Transaction volumes will also continue to rise this year, said GEWOS, though they are driven by higher prices rather than more deals. It expects this year’s combined commercial and residential real estate transaction volume to rise by 3.2% on 2012 to €165.8bn, €122.6bn of which is residential. Property remains attractive as an investment, due to increasing work place security and rising wage levels, its status as a perceived inflation-secure investment, and the favourable interest rate environment. Owner-occupier apartment transactions will rise by 5.4% to €46.8bn, making it the most important segment.

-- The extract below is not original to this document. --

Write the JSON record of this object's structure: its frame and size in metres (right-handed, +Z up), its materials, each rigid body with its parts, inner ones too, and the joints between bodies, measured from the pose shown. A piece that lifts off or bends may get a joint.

Single and double family home transactions will rise by 2% to €45.1bn, those for multi-family homes gain 3.2% to €19.1bn.
For next year 2014, GEWOS expects further full transaction volume growth, albeit at a slow rate, to about €173bn – of which western Germany should rise 4.5% to €145bn, and eastern Germany 5.2% to €28.3bn.
Further figures from GEWOS show that the sale of owner-occupied apartments in 2012 outstripped (at 272,000 sales) the number of single-family homes (247,000). The average price for an apartment in Germany was €148,000, a rise of 6.7% on the previous year. In western Germany, with 225,000 individual sales transactions, the price in 2012 was about 19% higher than in 2006. In the eastern states, however, with 46,600 individual transactions, prices rose by 36% over the same period.
Not surprisingly, Munich is again top of the list at an average apartment price of €262,100. By contrast, in Hanover in Lower Saxony the average price is €90,000. The highest price increases were seen in Dresden (43.2%), followed by Düsseldorf at 14.7%, Augsburg at 10.8%, Frankfurt (10.56%) and Münster (10.3%).
Meanwhile, a new report published by Berlin-based Accentro, a privatisation service provider owned by listed property investor Estavis, sees the surge in residential property investment being particularly pronounced in the smaller cities among Germany’s top 82 urban locations.
The Accentro Home Ownership Report (“Wohneigentumsreport”) – the sixth in its now annual series - puts the actual number of apartments sold in the top 82 cities at 130,327 units, a slight fall of 1.1% on the record year of 2011, but which points to “a sustained positive trend on the German housing markets”, according to CEO Jacopo Mingazzini. The Accentro figures show the number of sales rising particularly in the smaller cities. Halle in eastern Germany heads the list with a 130% increase in the number of transactions, while Fürth near Nüremberg heads the list of apartments sold per capita, with 59% growth.
“The significance of home ownership in all regions in Germany has increased substantially in recent years,” said Mingazzini, and it is not confined to the traditionally strong cities in southern Germany. He says it undoubtedly experiencing a bit of a wobble this year due to the influence of the recent federal elections. “The apartment market in 2013 is undoubtedly being affected by the German national election campaign,” he said. “A number of political instruments, for example the planned curbing of rent prices (“Mietpreisbremse”) and increase in land transfer tax (“Grunderwerbsteuer”), are scaring off both private and institutional investors.”
Separately, fresh figures released this week by Destatis, the federal statistics office, show that orders in the construction industry in July were 15.0% higher than in July 2012, adjusted for inflation. The amount of hours worked in the industry in July 2013 were up 2.9% year-on-year. The industry employed 745,000 workers, about 11,600 or 1.5% less than last year. For the first seven months of the year as a whole, construction orders were 2.5% higher than the same period last year, while total turnover at €46.8bn was 3.3% below last year’s level.